How Rosefinch Mercantile got its name

There is a story to why the shop at 1615 Port Medway Road, known in recent living memory as Port Grocer and the Farmer’s Kwikway, is now named Rosefinch Mercantile and Tea Room.

When Williams and Gnanaratna married, they intended to change their last names to a new, shared surname.

Williams says her grandmother used to live near Toronto’s Finch Station, which is near where Gnanaratna grew up – so they leaned towards Finch.

“We like to imagine we could have been at Finch Station at the same time. It’s an overlap for us. But then – Finch, it felt like we were doing an Atticus Finch thing, and that felt off,” laughs Williams.

“So we were like, what do we want to add to that?”

They looked up different kinds of finches and learned the rosefinch is found both in Sri Lanka and Wales, countries they descend from.

The pair diverted from the plan to legally change their surnames after they married in December 2021, and imminently proceeded to register a corporation and acquire a property – the contracts were going to get too complicated.

But they like the old tradition of businesses named after the owner, thus – Rosefinch Mercantile and Tea Room.

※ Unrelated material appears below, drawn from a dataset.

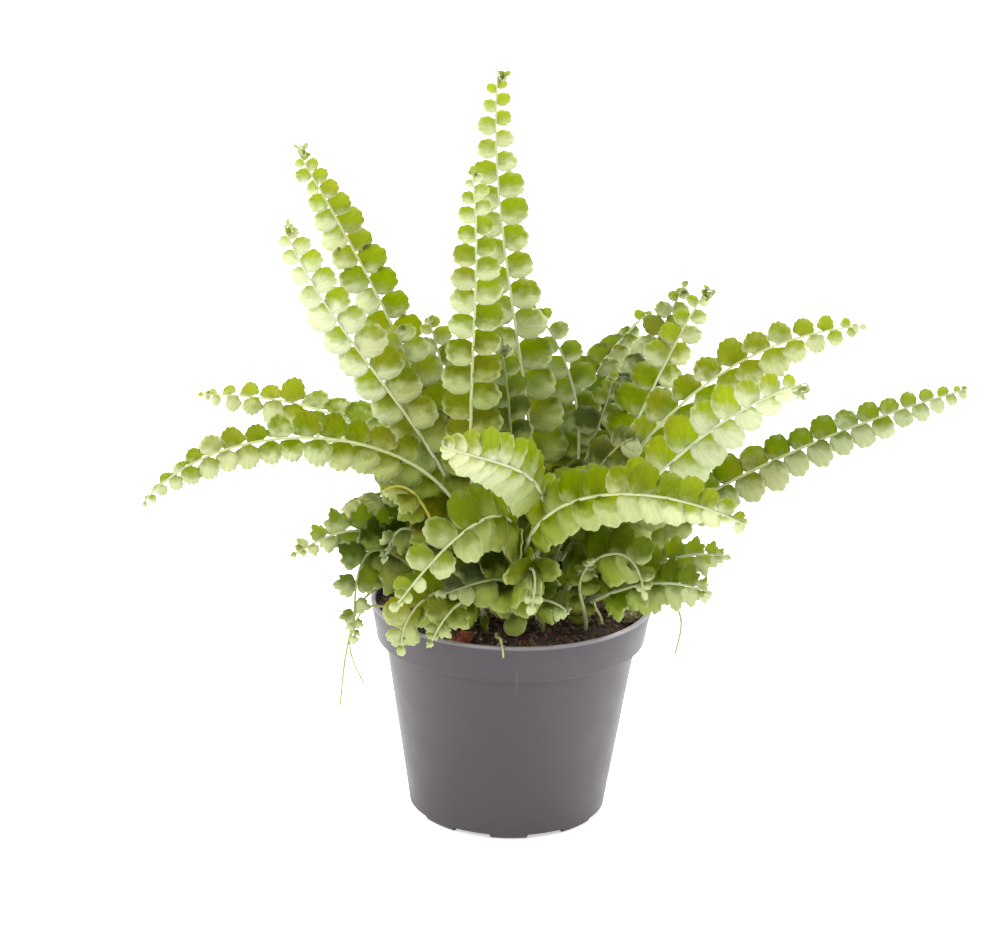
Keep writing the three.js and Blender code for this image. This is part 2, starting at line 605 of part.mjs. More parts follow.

7 responses to “Port Medway’s new spot for groceries and gathering: Rosefinch Mercantile and Tea Room”

  1. Good to read about the imminent opening of Rosefinch. It has been a stopping place for us for years when it was the Port Grocer. as we head up and down the highway regularly. All the best for these carefully considered plans – looking forward to the opening.

  2. Celia Klemenz

    So happy you are opening the grocery shop again! Looking forward to live music again!

  3. Svea Vikander

    I can’t wait to visit!!

  4. Lesley

    Congratulations on all your hard work paying off what a lot of hoops you had to navigate through! Gold medals for you both!

  5. Dustin LindenSmith

    I also can’t wait to visit! So proud of Audra and Haritha for all the work they did on thia.

  6. So pleased for you two! Looking forward to a visit

  7. Alan Martin

    Definitely on my list of places to stop next time I’m in Nova Scotia.

    Congratulations on all the hard work paying off!